#### [Exercise objective]
Quote only the part that opens with the line containing "for thing in" and closes with the line containing "before = set(bpy.data.objects)". Keep both of those lines.

#### [Information shown]
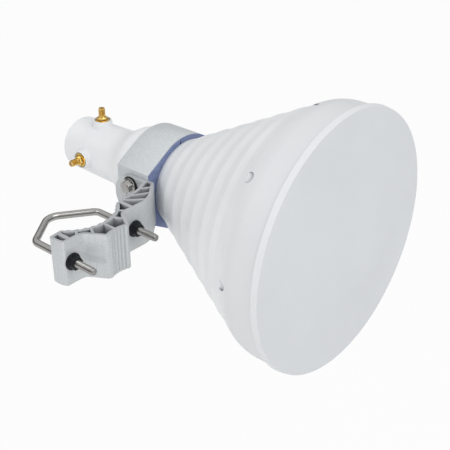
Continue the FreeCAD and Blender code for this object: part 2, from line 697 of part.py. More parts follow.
def round_edges(body, name, places, radius):
    doc.recompute()
    base = body.Tip
    spots = [(size(x), size(y)) for x, y in places]
    fillet = body.newObject("PartDesign::Fillet", name)
    fillet.Base = (base, vertical_edges(base.Shape, spots))
    fillet.Radius = size(radius)
    bind(fillet, "Radius", radius)
    body.Tip = fillet
    doc.recompute()
    return fillet


def make_bracket():
    body = new_body("bracket")
    ear_in = "horn_x - collar_flat"
    ear_out = "horn_x - collar_flat - ear_t"
    sketch = new_sketch(body, "bracket_outline", "XY_Plane")
    outline(sketch, [
        ("-nose_half", at("-nose_reach"), "front_jaw_r", -1),
        ("nose_half", at("-nose_reach")),
        ("nose_foot", at("0")),
        ("shoulder_u", at("0")),
        (ear_in, at("ear_front_v")),
        (ear_in, at("ear_root_v")),
        (ear_out, at("ear_root_v")),
        ("arm_back_u", at("arm_back_v")),
        ("rear_jaw_half", at("rear_jaw_edge"), "rear_jaw_r", -1),
        ("-rear_jaw_half", at("rear_jaw_edge")),
        ("-end_rear_u", at("rear_jaw_edge - end_drop"), "end_bulge_r", 1),
        ("-end_u", at("0")),
        ("-nose_foot", at("0")),
    ])
    sweep(body, "Pad", sketch, "solid_section", "bracket_h", both=True)
    round_edges(body, "foot_rounding", [("nose_foot", at("0")), ("-nose_foot", at("0"))], "foot_r")
    round_edges(body, "arm_front_rounding", [("shoulder_u", at("0"))], "arm_front_r")
    round_edges(body, "arm_back_rounding", [("arm_back_u", at("arm_back_v"))], "arm_back_r")

    # The section is hollowed to an even wall; both ends stay open.
    base = body.Tip
    half_height = size("bracket_h") / 2
    ends = [f"Face{i}" for i, face in enumerate(base.Shape.Faces, start=1)
            if abs(abs(face.CenterOfMass.z) - half_height) < 1e-3]
    hollow = body.newObject("PartDesign::Thickness", "hollow")
    hollow.Base = (base, ends)
    bind(hollow, "Value", "skin_t")
    hollow.Reversed = True
    hollow.Join = "Intersection"
    body.Tip = hollow
    doc.recompute()
    round_edges(body, "tip_rounding", [("nose_half", at("-nose_reach")), ("-nose_half", at("-nose_reach"))], "tip_r")
    round_edges(body, "end_rounding", [("-end_u", at("0")), ("-end_rear_u", at("rear_jaw_edge - end_drop"))], "end_r")

    webs = new_sketch(body, "web_outlines", "XY_Plane")
    for name in ("ear_web", "arm_web", "root_web"):
        web(webs, (f"{name}_back_u", f"{name}_back_v"), (f"{name}_front_u", f"{name}_front_v"), "web_t")
    for side in ("", "-"):
        rod_u = f"{side}rod_half"
        web(webs, (rod_u, "skin_t/2"), (rod_u, "rear_jaw_edge - skin_t/2"), "rod_web_t")
        for name in ("foot_web", "nose_web"):
            back = (f"{side}{name}_back_u", f"{name}_back_v")
            front = (f"{side}{name}_front_u", f"{name}_front_v")
            web(webs, back, front, "web_t")
    nose_wall = "front_jaw_r - jaw_front_v - nose_reach + skin_t/2"
    jaw_wall = "rear_jaw_edge - rear_jaw_r + jaw_rear_v - skin_t/2"
    web(webs, ("0", nose_wall), ("0", jaw_wall), "web_t")
    sweep(body, "Pad", webs, "webs", "bracket_h", both=True)
    doc.recompute()

    # Serrations: small teeth on the front jaw, larger ones on the jaw that meets the mast.
    front_c = at("-nose_reach - jaw_front_v")
    front = new_sketch(body, "front_teeth_outlines", "XY_Plane")
    teeth(front, front_c, "front_jaw_r", "front_tooth", "nose_half", "+")
    sweep(body, "Pad", front, "front_teeth", "bracket_h", both=True)
    rear_c = at("rear_jaw_edge + jaw_rear_v")
    rear = new_sketch(body, "rear_teeth_outlines", "XY_Plane")
    teeth(rear, rear_c, "rear_jaw_r", "rear_tooth", "rear_jaw_half", "-")
    sweep(body, "Pad", rear, "rear_teeth", "bracket_h", both=True)
    doc.recompute()

    # Ear: a flat strip whose rear end is a half circle round the pivot.
    ear = new_sketch(body, "ear_outline", "YZ_Plane", ear_out)
    pivot = "mouth_y + pivot_y"
    outline(ear, [
        (at("ear_root_v - ear_lap"), "-bracket_h/2"),
        (pivot, "-bracket_h/2", "bracket_h/2 + 0.00001", 1),
        (pivot, "bracket_h/2"),
        (at("ear_root_v - ear_lap"), "bracket_h/2"),
    ])
    sweep(body, "Pad", ear, "ear", "ear_t")
    doc.recompute()
    holes = new_sketch(body, "pivot_hole_circle", "YZ_Plane", ear_in)
    circle(holes, pivot, "0", "spigot_r + running_gap")
    sweep(body, "Pocket", holes, "pivot_hole", "ear_t", reverse=False)
    slots = new_sketch(body, "slot_outlines", "YZ_Plane", ear_in)
    for side in (1, -1):
        slot(slots, pivot, side)
    sweep(body, "Pocket", slots, "tilt_slots", "ear_t", reverse=False)
    doc.recompute()

    rods = new_sketch(body, "rod_hole_circles", "XZ_Plane", "nose_reach - seat_v")
    for sign in ("", "-"):
        circle(rods, f"{sign}rod_half", "0", "rod_r + running_gap")
    sweep(body, "Pocket", rods, "rod_holes", "nose_reach + rear_jaw_edge + rod_half", reverse=False)
    doc.recompute()
    return body


def slot(sketch, pivot, side):
    """A slot curved round the pivot, above it or below it."""
    outer = "(tilt_bolt_pitch_r + tilt_slot_half)"
    inner = "(tilt_bolt_pitch_r - tilt_slot_half)"

    def point(radius, sign):
        angle = f"(90 deg {sign} tilt_slot_angle/2*1 deg)"
        return (f"{pivot} + {radius}*cos({angle})", f"{side}*{radius}*sin({angle})")

    turn = side
    outline(sketch, [
        point(outer, "-") + (outer, turn),
        point(outer, "+") + ("tilt_slot_half + 0.00001", turn),
        point(inner, "+") + (inner, -turn),
        point(inner, "-") + ("tilt_slot_half + 0.00001", turn),
    ])


# V-bolt: one round rod bent to a V behind the mast, threaded at both tips.
def make_v_bolt():
    body = new_body("v_bolt")
    path = new_sketch(body, "rod_path", "XY_Plane")
    lean = "atan((v_apex - v_corner)/rod_half)"
    tail = f"v_bend_r*tan((90 deg - {lean})/2)"
    points = [
        ("rod_half", "rod_tip"),
        ("rod_half", f"v_corner - {tail}", "v_bend_r", 1),
        (f"rod_half - {tail}*cos({lean})", f"v_corner + {tail}*sin({lean})"),
    ]
    half_crest = f"v_apex_r*sin({lean})"
    apex_low = f"v_apex - {half_crest}*tan({lean})"
    points += [
        (half_crest, apex_low, "v_apex_r", 1),
        (f"-{half_crest}", apex_low),
        (f"-(rod_half - {tail}*cos({lean}))", f"v_corner + {tail}*sin({lean})", "v_bend_r", 1),
        ("-rod_half", f"v_corner - {tail}"),
        ("-rod_half", "rod_tip"),
    ]
    open_outline(path, points)
    ring = new_sketch(body, "rod_section", "XZ_Plane", "-rod_tip")
    circle(ring, "rod_half", "0", "rod_r")
    doc.recompute()
    rod = body.newObject("PartDesign::AdditivePipe", "bent_rod")
    rod.Profile = ring
    rod.Spine = (path, [f"Edge{i + 1}" for i in range(len(points) - 1)])
    body.Tip = rod
    doc.recompute()
    return body


def open_outline(sketch, steps):
    """Like outline, but left open between the last corner and the first."""
    for i in range(len(steps) - 1):
        step, following = steps[i], steps[i + 1]
        start = V(size(step[0]), size(step[1]), 0)
        end = V(size(following[0]), size(following[1]), 0)
        if len(step) == 2:
            item = sketch.addGeometry(Part.LineSegment(start, end), False)
        else:
            radius = size(step[2])
            chord = end - start
            depth = radius - math.sqrt(radius ** 2 - (chord.Length / 2) ** 2)
            side = V(chord.y, -chord.x, 0).normalize()
            middle = (start + end) * 0.5 + side * depth * step[3]
            item = sketch.addGeometry(Part.Arc(start, middle, end), False)
            index = sketch.addConstraint(Sketcher.Constraint("Radius", item, radius))
            sketch.setExpression(f"Constraints[{index}]", linked(step[2]))
        begin = 1 if (sketch.getPoint(item, 1) - start).Length < 1e-6 else 2
        if i > 0:
            previous_end = 1 if (sketch.getPoint(item - 1, 1) - start).Length < 1e-6 else 2
            sketch.addConstraint(Sketcher.Constraint("Coincident", item - 1, previous_end, item, begin))
        pin(sketch, item, begin, step[0], step[1])
        if i == len(steps) - 2:
            pin(sketch, item, 3 - begin, following[0], following[1])


# Flange nuts on the front seat.
def make_clamp_nuts():
    body = new_body("clamp_nut")
    hex_with_flange(body, "nut", "nut_af", "nut_h", "nut_flange_r")
    bore = new_sketch(body, "nut_bore_circle", "XY_Plane")
    circle(bore, "0", "0", "rod_r + fit_gap")
    sweep(body, "Pocket", bore, "nut_bore", "nut_h + fit_gap", reverse=True)
    doc.recompute()
    body.Placement = FreeCAD.Placement(V(), FreeCAD.Rotation(V(1, 0, 0), 90))
    bind(body, "Placement.Base.x", "rod_half")
    bind(body, "Placement.Base.y", "seat_v")
    return mirrored_pair(body, "clamp_nuts", V(1, 0, 0))


# Coaxial connectors: the same five pieces for the top port and the side port.
def turned(label, profile):
    body = new_body(label)
    sketch = new_sketch(body, f"{label}_profile", "XZ_Plane")
    outline(sketch, profile)
    spin(body, "Revolution", sketch, f"{label}_turned")
    doc.recompute()
    return body


def place_on_port(body, angle):
    body.Placement = FreeCAD.Placement(V(), FreeCAD.Rotation(V(0, 1, 0), angle))
    bind(body, "Placement.Base.x", "horn_x")
    bind(body, "Placement.Base.y", "mouth_y + port_y")


def make_connector(port, angle):
    inner = "tube_inner"
    shell_bore = "dielectric_r + fit_gap/2"
    shell = turned(f"{port}_connector", [
        (shell_bore, inner),
        ("stud_r", inner),
        ("stud_r", "seat_z + seal_t"),
        ("flange_r - flange_step", "seat_z + seal_t"),
        ("flange_r - flange_step", "seat_z"),
        ("flange_r", "seat_z"),
        ("flange_r", "flange_top"),
        ("relief_r", "flange_top"),
        ("relief_r", "thread_start"),
        ("thread_r", "thread_start + thread_edge"),
        ("thread_r", "thread_top - thread_edge"),
        ("thread_r - thread_edge", "thread_top"),
        ("socket_r", "thread_top"),
        ("socket_r", "socket_floor"),
        (shell_bore, "socket_floor"),
    ])
    hexa = new_sketch(shell, f"{port}_hexagon", "XY_Plane", "flange_top")
    hexagon(hexa, "hex_af")
    circle(hexa, "0", "0", "relief_r - fit_gap")
    sweep(shell, "Pad", hexa, f"{port}_hex", "hex_h")
    doc.recompute()
    insulator = turned(f"{port}_insulator", [
        ("contact_r + fit_gap/2", inner),
        ("dielectric_r", inner),
        ("dielectric_r", "socket_floor"),
        ("contact_r + fit_gap/2", "socket_floor"),
    ])
    contact = turned(f"{port}_contact", [
        ("0", "probe_root"),
        ("contact_r", "probe_root"),
        ("contact_r", "socket_floor"),
        ("contact_bore_r", "socket_floor"),
        ("contact_bore_r", "socket_floor - contact_bore_depth"),
        ("0", "socket_floor - contact_bore_depth"),
    ])
    probe = turned(f"{port}_probe", [
        ("0", "probe_reach"),
        ("probe_r - probe_edge", "probe_reach"),
        ("probe_r", "probe_reach + probe_edge"),
        ("probe_r", "probe_root"),
        ("0", "probe_root"),
    ])
    seal = new_body(f"{port}_seal")
    ring = new_sketch(seal, f"{port}_seal_circles", "XY_Plane", "seat_z")
    circle(ring, "0", "0", "seal_out_r")
    circle(ring, "0", "0", "seal_in_r")
    sweep(seal, "Pad", ring, f"{port}_seal_disc", "seal_t")
    doc.recompute()
    pieces = [shell, insulator, contact, probe, seal]
    for piece in pieces:
        place_on_port(piece, angle)
    return pieces


nodes = [
    make_radome_cap(),
    make_radome_gasket(),
    make_horn_body(),
    make_liner_ring(),
    make_collar(),
    make_tilt_bolts(),
    make_tilt_washers(),
    make_bracket(),
    make_v_bolt(),
    make_clamp_nuts(),
]
nodes += make_connector("top", 0)
nodes += make_connector("side", -90)
doc.recompute()

for thing in doc.Objects:
    if "Invalid" in thing.State or "Error" in thing.State:
        raise RuntimeError(f"{thing.Label} failed: {thing.State}")

os.makedirs("parts", exist_ok=True)
for node in nodes:
    shape = node.Shape
    if shape.isNull() or not shape.isValid():
        raise RuntimeError(f"{node.Label} has no sound shape")
    box = shape.BoundBox
    print(f"{node.Label:18s} {len(shape.Solids)} solid {shape.Volume / 1000:8.2f} cm3  "
          f"x {box.XMin:7.1f} {box.XMax:7.1f}  y {box.YMin:7.1f} {box.YMax:7.1f}  "
          f"z {box.ZMin:7.1f} {box.ZMax:7.1f}")
    shape.exportStep(f"parts/{node.Label}.step")
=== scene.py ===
import json
import math
import bpy
import bmesh
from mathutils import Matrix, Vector


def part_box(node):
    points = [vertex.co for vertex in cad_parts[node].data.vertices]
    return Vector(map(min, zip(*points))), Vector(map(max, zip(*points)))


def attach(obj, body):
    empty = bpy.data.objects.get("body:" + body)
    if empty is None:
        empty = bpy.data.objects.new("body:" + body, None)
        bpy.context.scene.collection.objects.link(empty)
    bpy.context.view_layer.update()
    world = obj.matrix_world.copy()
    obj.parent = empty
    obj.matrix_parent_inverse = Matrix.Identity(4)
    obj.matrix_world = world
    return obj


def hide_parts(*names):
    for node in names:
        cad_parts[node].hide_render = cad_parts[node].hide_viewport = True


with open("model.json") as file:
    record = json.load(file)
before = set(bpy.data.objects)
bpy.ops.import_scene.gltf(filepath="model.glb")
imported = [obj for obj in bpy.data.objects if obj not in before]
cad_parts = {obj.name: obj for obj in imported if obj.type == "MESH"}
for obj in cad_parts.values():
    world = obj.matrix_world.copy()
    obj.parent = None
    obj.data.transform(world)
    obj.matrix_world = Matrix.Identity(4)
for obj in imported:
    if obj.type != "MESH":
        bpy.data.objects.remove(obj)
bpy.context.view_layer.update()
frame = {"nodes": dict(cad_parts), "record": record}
nodes = frame["nodes"]
mm = 0.001
hornX = 0.1242      # the horn's axis beside the mast, as the frame has it
noiseLow, noiseHigh = 0.3, 0.7      # nearly all of a noise texture lies between these
waveAtOne = 0.314       # how long one band of a wave texture is at scale 1
hollowSamples = 8       # rays that look for a hollow
smoothDeg = 32      # faces that meet at less than this are shaded as one
flatDeg = 0.5       # facets that meet at less than this are one flat face
weldMm = 0.005      # corners of the frame's facets that lie closer are one
joinMm = 0.001      # points of a swept shape that lie closer are one
near = 0.01 * mm    # heights and radii that differ by less count as equal
facesUp = 0.9       # a face whose normal's Z is above this looks up


# materials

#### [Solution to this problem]
for thing in doc.Objects:
    if "Invalid" in thing.State or "Error" in thing.State:
        raise RuntimeError(f"{thing.Label} failed: {thing.State}")

os.makedirs("parts", exist_ok=True)
for node in nodes:
    shape = node.Shape
    if shape.isNull() or not shape.isValid():
        raise RuntimeError(f"{node.Label} has no sound shape")
    box = shape.BoundBox
    print(f"{node.Label:18s} {len(shape.Solids)} solid {shape.Volume / 1000:8.2f} cm3  "
          f"x {box.XMin:7.1f} {box.XMax:7.1f}  y {box.YMin:7.1f} {box.YMax:7.1f}  "
          f"z {box.ZMin:7.1f} {box.ZMax:7.1f}")
    shape.exportStep(f"parts/{node.Label}.step")
=== scene.py ===
import json
import math
import bpy
import bmesh
from mathutils import Matrix, Vector


def part_box(node):
    points = [vertex.co for vertex in cad_parts[node].data.vertices]
    return Vector(map(min, zip(*points))), Vector(map(max, zip(*points)))


def attach(obj, body):
    empty = bpy.data.objects.get("body:" + body)
    if empty is None:
        empty = bpy.data.objects.new("body:" + body, None)
        bpy.context.scene.collection.objects.link(empty)
    bpy.context.view_layer.update()
    world = obj.matrix_world.copy()
    obj.parent = empty
    obj.matrix_parent_inverse = Matrix.Identity(4)
    obj.matrix_world = world
    return obj


def hide_parts(*names):
    for node in names:
        cad_parts[node].hide_render = cad_parts[node].hide_viewport = True


with open("model.json") as file:
    record = json.load(file)
before = set(bpy.data.objects)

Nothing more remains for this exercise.